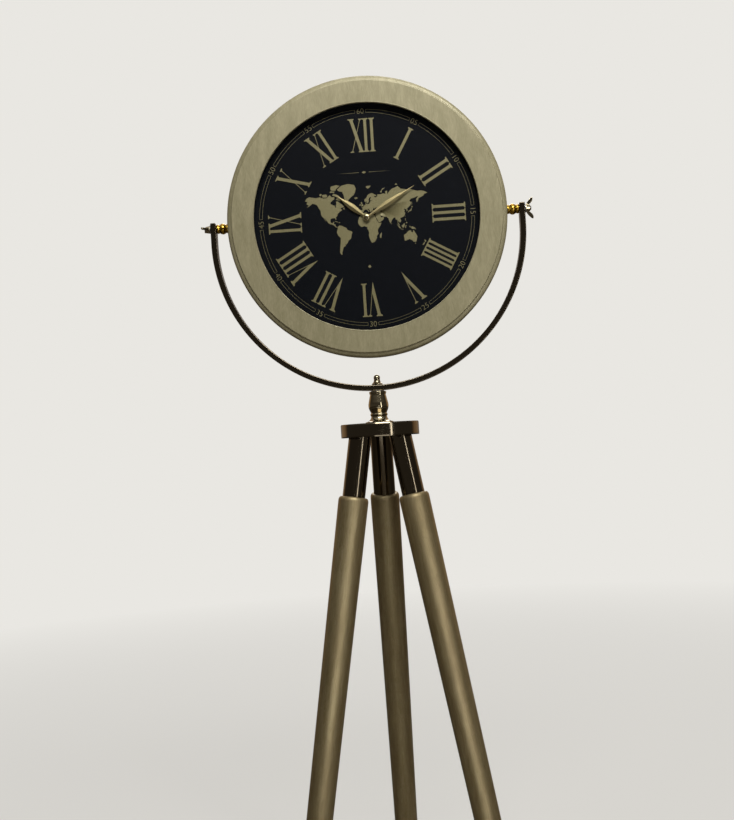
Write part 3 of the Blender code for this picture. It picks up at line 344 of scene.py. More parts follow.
def add_relief(tree, shader, height, strength, depth):
    """A relief in the surface, with its depth in mm."""
    relief = add_node(tree, "ShaderNodeBump",
                      {"Height": height, "Strength": strength, "Distance": depth * MM})
    plug(tree, shader, {"Normal": relief})


def grained_lacquer(name, attribute, figure, pore, wave, tints, **sockets):
    """Lacquered wood. Figure and pore are (across, along) sizes and wave is the drift, in mm."""
    made, tree, shader = new_material(name, **sockets)
    if attribute:
        place = add_node(tree, "ShaderNodeAttribute", attribute_name=attribute).outputs["Vector"]
    else:
        place = object_place(tree)
    drift = noise(tree, place, 5 * wave, 1.0).outputs["Color"]
    place = add_node(tree, "ShaderNodeVectorMath", {0: drift, 1: (2 * wave * MM, 0, 0), 2: place},
                     operation="MULTIPLY_ADD")
    broad = grain_noise(tree, place, *figure, 3.0)
    fine = grain_noise(tree, place, *pore, 4.0)
    both_noises = add_node(tree, "ShaderNodeMath", {0: broad, 1: fine}, operation="ADD")
    half = add_node(tree, "ShaderNodeMath", {0: both_noises, 1: 0.5}, operation="MULTIPLY")
    step = (LIGHTEST - DARKEST) / (len(tints) - 1)
    tint = ramp(tree, half, *[(DARKEST + step * index, code) for index, code in enumerate(tints)])
    plug(tree, shader, {"Base Color": tint})
    add_relief(tree, shader, fine, 0.3, 0.3)
    return made


case_lacquer = grained_lacquer(
    "champagne_lacquer_on_veneer", None, (9, 45), (1.3, 9), 9,
    ("#918A68", "#9D9574", "#AAA17F"),
    Metallic=0.25, Roughness=0.42, Coat_Weight=0.15, Coat_Roughness=0.25)
leg_lacquer = grained_lacquer(
    "champagne_lacquer_on_beech", "own_place", (9, 160), (1.2, 30), 6,
    ("#7E6E4C", "#8E7F5C", "#9F916D"),
    Metallic=0.75, Roughness=0.48, Coat_Weight=0.1, Coat_Roughness=0.25)
print("lacquers:", case_lacquer.name, leg_lacquer.name)

# %% [markdown]
# The metals. Black nickel is a thin dark plating on polished steel: what the eye sees is mostly its
# sharp dark reflections, with faint brown in them. The stem and the wing nuts are plated in bright
# nickel that has yellowed a little. The pivots are polished brass, the small screws zinc-plated
# steel. Each has a trace of uneven roughness, in patches 8 mm across and 3 mm on zinc, so that no
# highlight is perfectly even.

# %% Metals


def plated(name, base, roughness, spread=0.05, patch=8):
    """A metal whose roughness wanders by spread over patches of that size in mm."""
    made, tree, shader = new_material(name, Metallic=1.0, Base_Color=colour(base))
    clouds = noise(tree, object_place(tree), patch, 3.0)
    wander = add_node(tree, "ShaderNodeMapRange",
                      {"Value": clouds, "To Min": roughness - spread, "To Max": roughness + spread})
    plug(tree, shader, {"Roughness": wander})
    return made


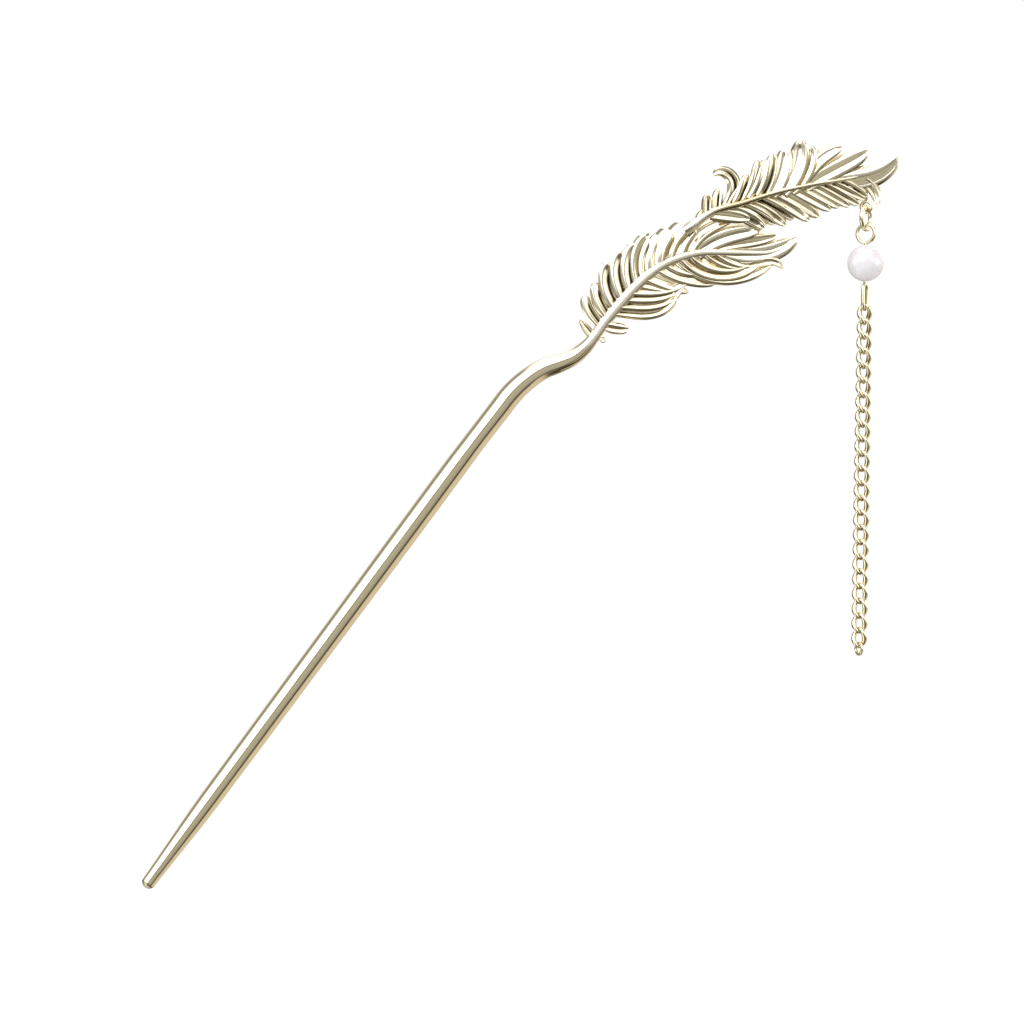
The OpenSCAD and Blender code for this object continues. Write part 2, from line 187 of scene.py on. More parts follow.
# %% [markdown]
# ## The room
# Polished metal shows the room it stands in, so the room is drawn first. Across the shaft the
# photograph shows, from its upper left edge: a grey line, a white band, a khaki half, a dark line and
# a warm edge. Turned back into directions, that is a large white panel in front at the upper left,
# a dull front, a thin dark flag at the lower right and a warm, bright wall behind it. The background
# that the camera sees is plain white.

# %% Draw the room
PANEL_SIDE = (-0.814, 0.0, 0.581)
ROOM_FRONT = (0.0, -1.0, 0.0)
SHAFT_WAY = (0.581, 0.0, 0.814)
ROOM_STRENGTH = 2.4
END_COVER = 0.8
BRIGHT_END, DARK_END = (0.8, 0.79, 0.75), (0.03, 0.025, 0.015)
world = bpy.data.worlds.new("room")
bpy.context.scene.world = world
world.use_nodes = True
room = Paint(world.node_tree)


def dot(paint, vector, fixed):
    """The dot product of a varying vector with a fixed one."""
    return paint.node("ShaderNodeVectorMath", {"operation": "DOT_PRODUCT"}, {0: vector, 1: fixed}, "Value")


look = room.node("ShaderNodeTexCoord", output="Generated")
side, front, up_shaft = (dot(room, look, axis) for axis in (PANEL_SIDE, ROOM_FRONT, SHAFT_WAY))
around = side.math("ARCTAN2", side, front) / (2 * math.pi) + 0.5
walls = room.node(
    "ShaderNodeValToRGB",
    {
        "stops": [
            (0.00, (0.258, 0.217, 0.15)),
            (0.22, (0.34, 0.295, 0.225)),
            (0.30, (0.29, 0.26, 0.2)),
            (0.325, (0.013, 0.01, 0.006)),
            (0.345, (0.025, 0.021, 0.015)),
            (0.38, (0.18, 0.172, 0.138)),
            (0.50, (0.235, 0.225, 0.187)),
            (0.508, (0.02, 0.016, 0.01)),
            (0.521, (0.03, 0.025, 0.018)),
            (0.534, (0.958, 0.958, 0.938)),
            (0.69, (0.958, 0.958, 0.938)),
            (0.72, (0.208, 0.204, 0.175)),
            (0.80, (0.117, 0.113, 0.092)),
            (0.90, (0.333, 0.317, 0.275)),
            (1.00, (0.258, 0.217, 0.15)),
        ]
    },
    {0: around},
)
bright_end = up_shaft.between(0.34, 0.44) * (1 - up_shaft.between(0.82, 0.9))
dark_end = (0 - up_shaft).between(0.25, 0.4) * (1 - (0 - up_shaft).between(0.75, 0.85))
shade = room.mix(bright_end * END_COVER, walls, BRIGHT_END)
shade = room.mix(dark_end * END_COVER, shade, DARK_END)
seen = room.node("ShaderNodeLightPath", output="Is Camera Ray")
mirrored = room.node("ShaderNodeBackground", {}, {"Color": shade, "Strength": ROOM_STRENGTH})
plain = room.node("ShaderNodeBackground", {}, {"Color": (1, 1, 1, 1), "Strength": 1.0})
both = room.node("ShaderNodeMixShader", {}, {0: seen, 1: mirrored, 2: plain})
room.show(both, "ShaderNodeOutputWorld")
bpy.context.scene.view_settings.view_transform = "Standard"
print("room drawn with", len(room.tree.nodes), "nodes")

# %% [markdown]
# ## From numbers to meshes
# Every piece is a set of rings of points, one after the other, each ring closed. One function joins
# the rings with faces and closes both ends with a point in the middle; a second puts several such
# shells into one mesh. The signed volume tells whether a shell is inside out. Edges sharper than
# SHARP_ANGLE degrees stay crisp, and everything else is shaded smooth.

# %% Rings to shells
SHARP_ANGLE = 38


def skin(rings, hollow=None, closed=False):
    """Joins rings (n, m, 3) into a closed shell; a closed path joins its last ring to its first."""
    n, m, _ = rings.shape
    i, j = np.meshgrid(np.arange(n if closed else n - 1), np.arange(m), indexing="ij")
    a, b = i * m + j, i * m + (j + 1) % m
    c, d = (i + 1) % n * m + (j + 1) % m, (i + 1) % n * m + j
    faces = np.concatenate([np.stack([a, b, c], -1).reshape(-1, 3), np.stack([a, c, d], -1).reshape(-1, 3)])
    points = rings.reshape(-1, 3)
    dark = np.zeros(len(points)) if hollow is None else hollow.reshape(-1)
    if not closed:
        k = np.arange(m)
        low = np.stack([np.full(m, n * m), (k + 1) % m, k], -1)
        high = np.stack([np.full(m, n * m + 1), (n - 1) * m + k, (n - 1) * m + (k + 1) % m], -1)
        faces = np.concatenate([faces, low, high])
        points = np.concatenate([points, rings[[0, -1]].mean(axis=1)])
        dark = np.concatenate([dark, [dark[:m].mean(), dark[-m:].mean()]])
    p, q, r = (points[faces[:, k]] for k in range(3))
    if np.einsum("ij,ij->", p, np.cross(q, r)) < 0:
        faces = faces[:, ::-1]
    return points, faces, dark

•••

To do: The lines from the one containing "The OpenSCAD and" to the one containing "# that the camera sees is plain white.", both included, are to be extracted exactly; give no other line.

Response to the exercise:
The OpenSCAD and Blender code for this object continues. Write part 2, from line 187 of scene.py on. More parts follow.
# %% [markdown]
# ## The room
# Polished metal shows the room it stands in, so the room is drawn first. Across the shaft the
# photograph shows, from its upper left edge: a grey line, a white band, a khaki half, a dark line and
# a warm edge. Turned back into directions, that is a large white panel in front at the upper left,
# a dull front, a thin dark flag at the lower right and a warm, bright wall behind it. The background
# that the camera sees is plain white.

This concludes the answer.